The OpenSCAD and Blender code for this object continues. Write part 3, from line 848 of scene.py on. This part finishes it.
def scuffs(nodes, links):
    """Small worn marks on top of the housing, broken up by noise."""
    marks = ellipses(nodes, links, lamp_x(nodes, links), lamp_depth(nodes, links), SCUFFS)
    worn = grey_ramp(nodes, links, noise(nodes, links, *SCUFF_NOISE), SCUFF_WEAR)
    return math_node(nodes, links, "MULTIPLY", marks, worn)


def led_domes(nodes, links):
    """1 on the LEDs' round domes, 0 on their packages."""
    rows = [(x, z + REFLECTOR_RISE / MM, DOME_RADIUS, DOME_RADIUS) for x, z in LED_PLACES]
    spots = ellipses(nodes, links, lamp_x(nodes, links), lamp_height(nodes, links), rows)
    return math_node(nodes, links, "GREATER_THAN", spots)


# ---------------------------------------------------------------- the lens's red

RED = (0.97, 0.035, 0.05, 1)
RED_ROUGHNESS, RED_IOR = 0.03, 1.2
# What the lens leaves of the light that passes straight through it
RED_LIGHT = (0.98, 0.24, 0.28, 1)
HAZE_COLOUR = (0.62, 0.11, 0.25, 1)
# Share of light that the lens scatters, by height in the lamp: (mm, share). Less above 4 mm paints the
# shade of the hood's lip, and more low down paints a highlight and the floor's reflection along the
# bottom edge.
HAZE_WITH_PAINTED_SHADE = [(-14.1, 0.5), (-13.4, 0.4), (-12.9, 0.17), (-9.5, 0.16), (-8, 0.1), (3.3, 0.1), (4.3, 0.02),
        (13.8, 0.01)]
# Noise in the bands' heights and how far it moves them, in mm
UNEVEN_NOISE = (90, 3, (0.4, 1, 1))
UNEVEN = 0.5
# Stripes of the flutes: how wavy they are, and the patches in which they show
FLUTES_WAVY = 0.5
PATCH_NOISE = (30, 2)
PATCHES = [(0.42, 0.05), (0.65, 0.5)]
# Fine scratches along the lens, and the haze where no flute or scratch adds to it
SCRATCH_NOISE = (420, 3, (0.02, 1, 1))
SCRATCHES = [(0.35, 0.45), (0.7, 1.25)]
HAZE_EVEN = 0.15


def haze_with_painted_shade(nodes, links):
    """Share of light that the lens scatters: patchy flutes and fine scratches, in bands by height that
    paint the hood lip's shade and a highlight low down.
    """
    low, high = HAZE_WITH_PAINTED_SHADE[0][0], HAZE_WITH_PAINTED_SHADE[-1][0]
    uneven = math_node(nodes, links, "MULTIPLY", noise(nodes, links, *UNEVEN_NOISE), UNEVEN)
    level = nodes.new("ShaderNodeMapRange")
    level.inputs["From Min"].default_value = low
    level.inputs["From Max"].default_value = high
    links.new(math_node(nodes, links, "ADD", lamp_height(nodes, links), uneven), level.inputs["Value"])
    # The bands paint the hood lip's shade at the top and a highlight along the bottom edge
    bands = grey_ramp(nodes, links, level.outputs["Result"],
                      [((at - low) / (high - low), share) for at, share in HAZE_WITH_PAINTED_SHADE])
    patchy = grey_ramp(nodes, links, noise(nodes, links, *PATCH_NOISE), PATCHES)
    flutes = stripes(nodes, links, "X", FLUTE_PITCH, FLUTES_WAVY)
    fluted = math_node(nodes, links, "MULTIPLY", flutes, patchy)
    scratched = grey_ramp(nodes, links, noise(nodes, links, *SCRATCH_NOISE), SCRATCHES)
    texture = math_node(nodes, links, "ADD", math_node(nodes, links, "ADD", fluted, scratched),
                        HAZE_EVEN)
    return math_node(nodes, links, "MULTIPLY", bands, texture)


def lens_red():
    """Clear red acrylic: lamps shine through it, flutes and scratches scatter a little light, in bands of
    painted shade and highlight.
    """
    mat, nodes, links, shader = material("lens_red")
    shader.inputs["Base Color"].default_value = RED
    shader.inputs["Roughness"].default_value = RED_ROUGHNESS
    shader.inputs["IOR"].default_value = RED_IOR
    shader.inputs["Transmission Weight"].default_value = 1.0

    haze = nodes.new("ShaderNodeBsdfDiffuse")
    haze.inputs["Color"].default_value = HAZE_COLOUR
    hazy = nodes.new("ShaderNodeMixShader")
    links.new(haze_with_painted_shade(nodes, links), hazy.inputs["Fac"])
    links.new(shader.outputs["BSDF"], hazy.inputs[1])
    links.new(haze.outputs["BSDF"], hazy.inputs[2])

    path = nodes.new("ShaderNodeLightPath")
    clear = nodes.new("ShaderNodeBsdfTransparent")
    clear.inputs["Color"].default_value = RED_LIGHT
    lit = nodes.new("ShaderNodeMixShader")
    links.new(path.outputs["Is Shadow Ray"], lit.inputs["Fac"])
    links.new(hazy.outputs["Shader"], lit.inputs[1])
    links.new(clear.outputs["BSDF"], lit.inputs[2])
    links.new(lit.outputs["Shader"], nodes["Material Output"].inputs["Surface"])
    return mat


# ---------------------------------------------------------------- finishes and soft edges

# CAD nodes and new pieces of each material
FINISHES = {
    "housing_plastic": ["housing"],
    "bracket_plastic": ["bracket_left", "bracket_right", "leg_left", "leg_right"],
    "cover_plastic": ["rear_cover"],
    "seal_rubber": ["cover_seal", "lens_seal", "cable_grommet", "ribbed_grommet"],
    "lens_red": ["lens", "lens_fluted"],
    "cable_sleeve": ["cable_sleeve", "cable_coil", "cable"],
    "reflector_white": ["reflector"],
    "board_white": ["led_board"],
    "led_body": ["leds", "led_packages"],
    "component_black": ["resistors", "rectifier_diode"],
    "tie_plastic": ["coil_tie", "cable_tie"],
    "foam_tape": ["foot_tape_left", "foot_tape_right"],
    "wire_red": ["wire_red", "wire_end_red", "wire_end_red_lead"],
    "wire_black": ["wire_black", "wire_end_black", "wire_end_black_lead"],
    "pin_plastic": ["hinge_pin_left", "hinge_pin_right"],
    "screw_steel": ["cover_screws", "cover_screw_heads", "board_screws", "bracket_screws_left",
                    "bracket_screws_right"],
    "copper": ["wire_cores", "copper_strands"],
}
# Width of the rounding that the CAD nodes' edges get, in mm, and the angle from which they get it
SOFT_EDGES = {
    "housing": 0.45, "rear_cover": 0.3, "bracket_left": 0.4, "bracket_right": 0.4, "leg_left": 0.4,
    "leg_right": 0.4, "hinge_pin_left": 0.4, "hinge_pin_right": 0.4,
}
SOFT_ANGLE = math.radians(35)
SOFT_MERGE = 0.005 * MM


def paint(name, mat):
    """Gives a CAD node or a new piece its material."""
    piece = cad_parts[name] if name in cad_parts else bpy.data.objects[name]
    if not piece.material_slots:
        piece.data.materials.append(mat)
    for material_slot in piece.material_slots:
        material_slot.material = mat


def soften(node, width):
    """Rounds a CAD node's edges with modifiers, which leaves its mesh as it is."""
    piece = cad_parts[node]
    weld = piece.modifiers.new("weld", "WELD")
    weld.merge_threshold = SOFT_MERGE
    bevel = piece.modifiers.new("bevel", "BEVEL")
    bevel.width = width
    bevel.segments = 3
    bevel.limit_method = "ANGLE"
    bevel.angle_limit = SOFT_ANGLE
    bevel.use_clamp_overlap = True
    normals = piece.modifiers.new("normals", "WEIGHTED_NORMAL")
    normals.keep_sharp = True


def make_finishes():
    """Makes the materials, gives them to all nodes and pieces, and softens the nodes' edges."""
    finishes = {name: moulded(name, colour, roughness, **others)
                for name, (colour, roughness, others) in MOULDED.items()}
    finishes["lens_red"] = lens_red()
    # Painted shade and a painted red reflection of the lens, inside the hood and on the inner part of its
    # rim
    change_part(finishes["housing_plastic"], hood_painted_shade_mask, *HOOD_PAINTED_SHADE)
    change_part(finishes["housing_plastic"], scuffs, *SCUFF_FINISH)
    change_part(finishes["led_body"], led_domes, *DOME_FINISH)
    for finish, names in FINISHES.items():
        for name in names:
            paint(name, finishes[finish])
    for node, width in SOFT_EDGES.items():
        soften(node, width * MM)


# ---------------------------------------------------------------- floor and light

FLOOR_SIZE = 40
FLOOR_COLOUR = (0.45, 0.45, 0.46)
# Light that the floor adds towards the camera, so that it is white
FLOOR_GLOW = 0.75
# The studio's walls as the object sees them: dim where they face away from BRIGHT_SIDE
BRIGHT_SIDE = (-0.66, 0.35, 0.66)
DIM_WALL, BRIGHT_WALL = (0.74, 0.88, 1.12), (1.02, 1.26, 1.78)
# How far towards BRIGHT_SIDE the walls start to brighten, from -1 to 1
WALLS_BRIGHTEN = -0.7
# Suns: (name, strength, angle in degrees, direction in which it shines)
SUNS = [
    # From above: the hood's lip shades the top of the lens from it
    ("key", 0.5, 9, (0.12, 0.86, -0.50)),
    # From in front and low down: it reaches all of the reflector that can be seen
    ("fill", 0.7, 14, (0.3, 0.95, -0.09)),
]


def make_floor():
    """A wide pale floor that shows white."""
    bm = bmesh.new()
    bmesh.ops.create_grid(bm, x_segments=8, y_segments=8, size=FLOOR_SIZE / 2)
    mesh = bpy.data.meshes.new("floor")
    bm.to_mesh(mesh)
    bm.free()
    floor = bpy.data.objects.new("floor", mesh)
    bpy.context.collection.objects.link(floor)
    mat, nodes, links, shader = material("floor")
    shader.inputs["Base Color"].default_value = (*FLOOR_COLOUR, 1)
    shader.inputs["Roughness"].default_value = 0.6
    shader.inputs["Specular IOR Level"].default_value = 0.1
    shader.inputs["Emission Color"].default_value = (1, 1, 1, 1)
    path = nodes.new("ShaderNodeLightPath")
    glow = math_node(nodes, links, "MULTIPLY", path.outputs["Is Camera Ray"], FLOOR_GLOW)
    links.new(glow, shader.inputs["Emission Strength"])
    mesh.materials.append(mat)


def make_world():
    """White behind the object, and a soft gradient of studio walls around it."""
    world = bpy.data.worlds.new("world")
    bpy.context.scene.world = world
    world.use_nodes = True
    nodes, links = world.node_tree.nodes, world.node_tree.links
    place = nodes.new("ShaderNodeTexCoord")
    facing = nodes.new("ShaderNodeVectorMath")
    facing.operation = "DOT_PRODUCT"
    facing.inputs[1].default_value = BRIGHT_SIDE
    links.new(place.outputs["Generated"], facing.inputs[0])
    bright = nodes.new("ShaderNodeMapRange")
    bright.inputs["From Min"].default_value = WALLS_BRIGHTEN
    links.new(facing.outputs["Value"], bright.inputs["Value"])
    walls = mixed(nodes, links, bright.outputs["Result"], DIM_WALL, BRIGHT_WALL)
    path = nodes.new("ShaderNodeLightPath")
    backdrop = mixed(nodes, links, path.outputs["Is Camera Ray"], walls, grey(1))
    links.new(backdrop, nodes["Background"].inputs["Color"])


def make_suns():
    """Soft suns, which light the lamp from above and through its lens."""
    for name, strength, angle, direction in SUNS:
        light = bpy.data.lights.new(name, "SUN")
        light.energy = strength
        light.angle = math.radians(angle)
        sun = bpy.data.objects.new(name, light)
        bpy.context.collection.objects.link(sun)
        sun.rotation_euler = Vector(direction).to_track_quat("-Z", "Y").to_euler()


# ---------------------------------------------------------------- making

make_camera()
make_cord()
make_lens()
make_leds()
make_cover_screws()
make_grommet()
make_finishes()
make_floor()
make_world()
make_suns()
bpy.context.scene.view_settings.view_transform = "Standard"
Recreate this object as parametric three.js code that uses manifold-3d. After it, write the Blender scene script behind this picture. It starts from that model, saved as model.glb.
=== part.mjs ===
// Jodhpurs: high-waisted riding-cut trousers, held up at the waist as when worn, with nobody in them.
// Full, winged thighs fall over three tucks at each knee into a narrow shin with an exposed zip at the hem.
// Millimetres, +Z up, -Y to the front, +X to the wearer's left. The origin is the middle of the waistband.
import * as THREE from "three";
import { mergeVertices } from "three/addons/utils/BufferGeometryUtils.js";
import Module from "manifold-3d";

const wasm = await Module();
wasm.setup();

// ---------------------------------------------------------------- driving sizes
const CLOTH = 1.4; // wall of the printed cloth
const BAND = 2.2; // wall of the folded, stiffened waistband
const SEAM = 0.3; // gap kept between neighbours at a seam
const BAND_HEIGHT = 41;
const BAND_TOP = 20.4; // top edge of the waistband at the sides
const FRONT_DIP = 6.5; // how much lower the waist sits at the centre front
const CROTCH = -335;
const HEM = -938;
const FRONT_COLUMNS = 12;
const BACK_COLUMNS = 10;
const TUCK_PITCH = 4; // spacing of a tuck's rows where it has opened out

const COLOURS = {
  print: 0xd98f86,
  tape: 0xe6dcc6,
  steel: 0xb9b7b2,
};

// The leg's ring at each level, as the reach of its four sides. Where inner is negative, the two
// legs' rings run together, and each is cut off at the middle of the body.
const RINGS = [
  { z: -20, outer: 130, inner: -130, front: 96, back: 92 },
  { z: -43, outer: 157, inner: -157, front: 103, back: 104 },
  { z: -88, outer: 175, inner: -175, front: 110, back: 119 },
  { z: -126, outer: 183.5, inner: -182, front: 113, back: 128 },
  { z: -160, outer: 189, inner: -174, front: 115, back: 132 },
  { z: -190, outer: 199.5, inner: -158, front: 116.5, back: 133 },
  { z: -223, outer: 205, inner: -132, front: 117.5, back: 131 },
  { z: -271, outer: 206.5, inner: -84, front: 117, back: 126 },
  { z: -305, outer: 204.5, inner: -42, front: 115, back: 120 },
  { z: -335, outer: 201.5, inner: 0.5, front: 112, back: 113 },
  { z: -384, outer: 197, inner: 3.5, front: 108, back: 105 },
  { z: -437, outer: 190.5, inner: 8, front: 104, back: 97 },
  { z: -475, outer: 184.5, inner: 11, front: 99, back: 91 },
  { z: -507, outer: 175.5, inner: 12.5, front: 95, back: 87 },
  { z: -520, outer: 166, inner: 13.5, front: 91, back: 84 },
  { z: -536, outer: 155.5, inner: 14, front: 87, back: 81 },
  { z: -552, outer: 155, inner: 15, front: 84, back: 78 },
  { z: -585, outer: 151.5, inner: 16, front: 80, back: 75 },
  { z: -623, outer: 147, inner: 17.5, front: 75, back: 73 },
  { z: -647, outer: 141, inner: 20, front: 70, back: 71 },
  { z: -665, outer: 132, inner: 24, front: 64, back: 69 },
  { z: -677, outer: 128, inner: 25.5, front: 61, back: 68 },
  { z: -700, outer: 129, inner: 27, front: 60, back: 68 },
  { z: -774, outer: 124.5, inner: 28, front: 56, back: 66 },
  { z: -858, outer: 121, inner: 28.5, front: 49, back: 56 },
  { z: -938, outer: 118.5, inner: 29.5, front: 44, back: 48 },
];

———

● **Description of the task**
State the count of lines above containing the string "code", and add nothing to it.

● **Correct output**
2